Maybe this gives you all an idea about why taking the next step, making that one percent change, isn't so easy. Because I can feel the trajectory of my life being ready to reflected differently in some way, and yet can also feel all the fears and doubts attached to what might come.

Really, I'm afraid to fail - kind of silly when I view it from a teachings perspective - but there it is.

I've been told before by people who don't know me well, and could care less, to shut the hell up, suck it up, and move on.

Uh huh. That's a nice blunt offering. Sometimes very true too. Then again, the same person could just give me the bird and call it a day.

From a practice perspective, I think I've always had a major rub between the silent, contemplative, meditative aspects and action in the world. Anyone reading this blog for more than a few weeks would know that one though, so it's barely news. I find myself sitting in zazen, or walking around my neighborhood, listening. Maybe expecting answers to come and/or a direction to take as well, which I can see is probably a hindrance. Thing is, in the past, that direction, and the actions required have come to me - as you can see by how much I've done in my life.

So, I'm feeling impatient. Thinking maybe I just have to leap in some direction, and letting what comes come. Wondering if the whole leaping off the hundred foot pole teaching is foolish if done in haste. And what is "in haste" anyway?

I like to be a confident person. I like to have some sense of what I'm doing, and to be able to support others in finding that sense for themselves. It's part of the reason why I love teaching. But being in a lead role too often makes it that much harder to feel confusion, directionlessness, and incompetence because not only do you expect the opposite of yourself, but others come to expect you'll have your shit together as well.

Over the past week, I have felt less resistance to these decidedly "non-leaderly" qualities I am experiencing. In fact, I can even say I am curiously attending to them a little more. But it's still a challenge, one I can handle, but which seems to leading me slowly away from familiar territory.


hadv said...

That's an exciting phase, transitions.

Tom said...

Please forgive me for being blunt but I think you need a long holiday. New places, new faces and a break from routine can be very refreshing. You'll still come back to the same questions when you return home but hopefully you'll have a new perspective with more energy and positivity to do what needs to be done.

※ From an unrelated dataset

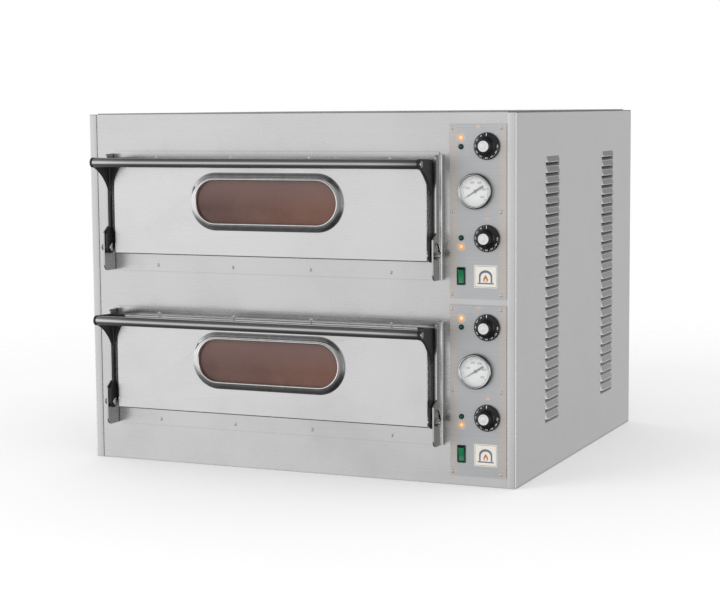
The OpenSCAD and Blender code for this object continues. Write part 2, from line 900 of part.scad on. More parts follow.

Sometimes, you just need to empty the cup ...

Nathan said...


I think I'll be getting that vacation time next month, and I agree that I need a holiday from it all.


Jomon said...

Oh, Nathan! I resemble this post! Exploring the options other than all this leaping and stepping is of course non-doing. Also known as "stewing in discomfort" until the next step, and the motivations behind that next step are completely clarified. Easier said than done, and exactly what you already practice. And with that non-doing we are confronting what I experience as a deep fear of being worthless. Thank YOU, Protestant work ethic! I am glad you are going on a holiday. Deep bows for your honesty and vulnerability.

Nathan said...

"Easier said than done, and exactly what you already practice. And with that non-doing we are confronting what I experience as a deep fear of being worthless. Thank YOU, Protestant work ethic!"

So true. There is a piece of me that thinks I have to keep going, keep producing, keeping "helping out" in order to be of value in the world.

What's curious is that I have the ability to just be, but even after almost a decade of practice, it's still often that outside demands and internal judgments take over.

Thanks for your comments. May we stew in discomfort well, and be able to act when it's time.

Bows, Nathan

Anonymous said...

Sounds like a freshening view from here of current reality.

Might be time to dream new dreams and start where you are.

"The way to despair is to refuse to have any kind of experience." — Flannery O'Connor.

Action removes the doubt that theory cannot solve.